What I believe is desperately needed more than anything by each of us is more humility. A humbleness that recognizes our smallness, limitations and fleeting existence. Unfortunately, some equate humbleness with being weak, I would argue quite the contrary. One of the best discussions I have heard on humility comes from the late astronomer, Carl Sagan.
Carl Sagan had a way of bringing things into perspective. In discussing the metamorphosis of us believing the earth was the center of the universe, he artfully dissects our millennia of philosophical debate. First, we had to accept that we were not the center of the universe, that the Sun was. Then we had to swallow the further revelation that the Sun was but “one lonely star in a great self-gravitating assemblage of suns called the milky way galaxy. Far from being at center of the galaxy, our Sun with its entourage of dim and tiny planets lies in an undistinguished sector of an obscure spiral arm, thirty thousand light years from the center”. The argument then moved to declaring ourselves the only galaxy, only to learn that the milky way galaxy is in fact just one of billions, perhaps hundreds of billions of galaxies.
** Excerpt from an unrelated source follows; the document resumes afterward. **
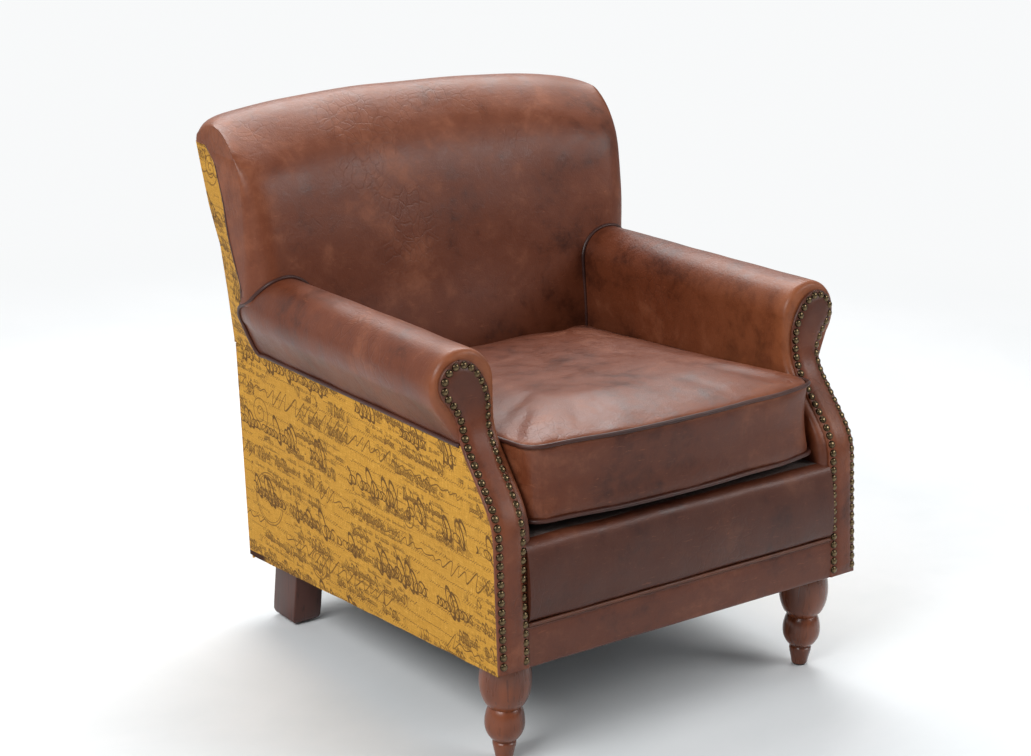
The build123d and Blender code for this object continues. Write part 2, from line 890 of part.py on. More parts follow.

He often described us as a pale blue dot suspended in a sunbeam. I leave you this week with a direct transcription of what Carl had to say about life on this pale blue dot. My wish for us all is to be kinder to each other, more humble and truly appreciative of what a miraculous thing it is to live here on this planet.
“Consider again that dot, that’s here, that’s home, that’s us. On it, everyone you love, everyone you know, everyone you ever heard of, every human being who ever was, lived out their lives. The aggregate of our joy and suffering, thousands of confident religions, ideologies, economic doctrines, every hunter and forager, every hero and coward, every creator and destroyer of civilization, every king and peasant, every young couple in love, hopeful child, inventor and explorer, every teacher of morals, every corrupt politician, every superstar, every supreme leader, every saint and sinner in the history of our species lived there. On a mote of dust suspended in a sunbeam. The earth is a very small stage in a vast cosmic arena. Think of the rivers of blood spilled by all those generals and emperors so in glory and triumph they could become the momentary masters of a fraction of a dot. Think of the endless cruelties inflicted by the inhabitants of one corner of this pixel, on scarcely distinguishable inhabitants of some other corner. How frequent their misunderstandings, how eager they are to kill one another. How fervent their hatreds. Our posturing’s, our imagined self-importance, the illusion that we have some privileged position in the universe, are challenged by this point of pale light. Our planet is a lonely speck in great enveloping cosmic dock. In our obscurity, in all this vastness, there is no hint that help will come from elsewhere to save us from ourselves. The earth is the only world known so far to harbor life. There is no where else, at least in the near future, to which our species could migrate. Visit, yes… settle, not yet. Like it or not, for the moment, the earth is where we make our stand. It has been said that astronomy is a humbling and character building experience. There is perhaps no better demonstration of the folly of human conceits than this distant image of our tiny world. To me, it underscores our responsibility to deal more kindly with one another and to preserve and cherish, the pale blue dot, the only home we have ever known.”